### Objective
Give every line of the material again, exactly as written.

☆ ☆ ☆ ☆

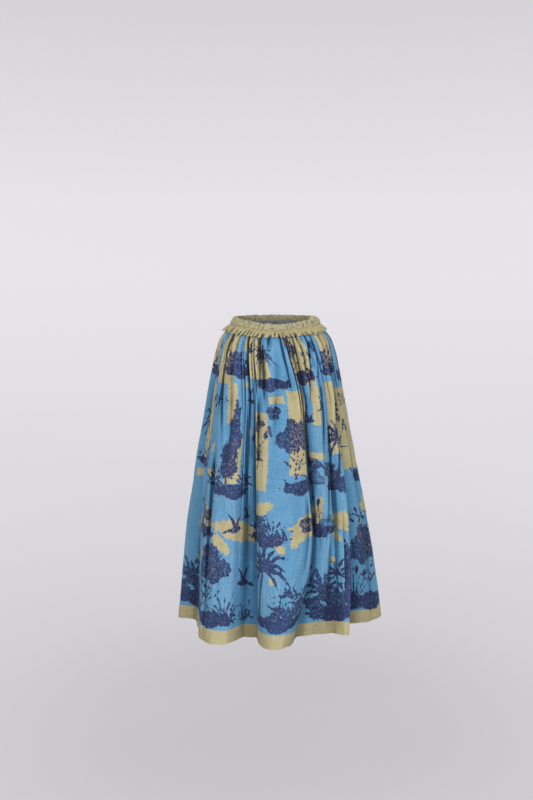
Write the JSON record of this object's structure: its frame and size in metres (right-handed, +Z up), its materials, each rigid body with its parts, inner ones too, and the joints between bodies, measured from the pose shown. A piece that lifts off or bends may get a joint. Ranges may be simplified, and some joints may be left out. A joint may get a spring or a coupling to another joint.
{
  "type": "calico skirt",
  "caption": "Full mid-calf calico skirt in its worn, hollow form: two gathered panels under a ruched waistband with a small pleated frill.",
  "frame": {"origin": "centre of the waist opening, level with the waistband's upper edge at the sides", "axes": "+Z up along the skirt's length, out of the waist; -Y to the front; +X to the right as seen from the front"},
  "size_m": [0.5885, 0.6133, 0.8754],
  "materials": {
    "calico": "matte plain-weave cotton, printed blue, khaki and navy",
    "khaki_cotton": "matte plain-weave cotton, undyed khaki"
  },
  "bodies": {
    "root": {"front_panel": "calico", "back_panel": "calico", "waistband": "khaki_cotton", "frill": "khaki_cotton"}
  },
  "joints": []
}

☆ ☆ ☆ ☆

### Finished answer
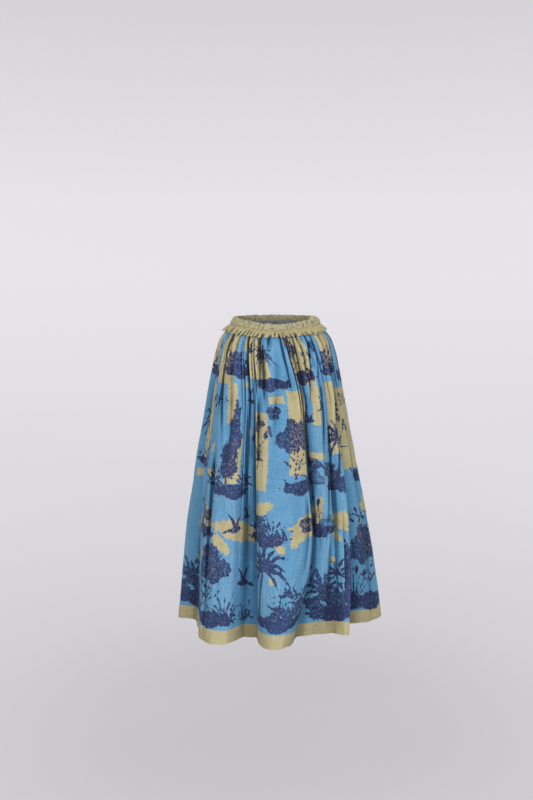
Write the JSON record of this object's structure: its frame and size in metres (right-handed, +Z up), its materials, each rigid body with its parts, inner ones too, and the joints between bodies, measured from the pose shown. A piece that lifts off or bends may get a joint. Ranges may be simplified, and some joints may be left out. A joint may get a spring or a coupling to another joint.
{
  "type": "calico skirt",
  "caption": "Full mid-calf calico skirt in its worn, hollow form: two gathered panels under a ruched waistband with a small pleated frill.",
  "frame": {"origin": "centre of the waist opening, level with the waistband's upper edge at the sides", "axes": "+Z up along the skirt's length, out of the waist; -Y to the front; +X to the right as seen from the front"},
  "size_m": [0.5885, 0.6133, 0.8754],
  "materials": {
    "calico": "matte plain-weave cotton, printed blue, khaki and navy",
    "khaki_cotton": "matte plain-weave cotton, undyed khaki"
  },
  "bodies": {
    "root": {"front_panel": "calico", "back_panel": "calico", "waistband": "khaki_cotton", "frill": "khaki_cotton"}
  },
  "joints": []
}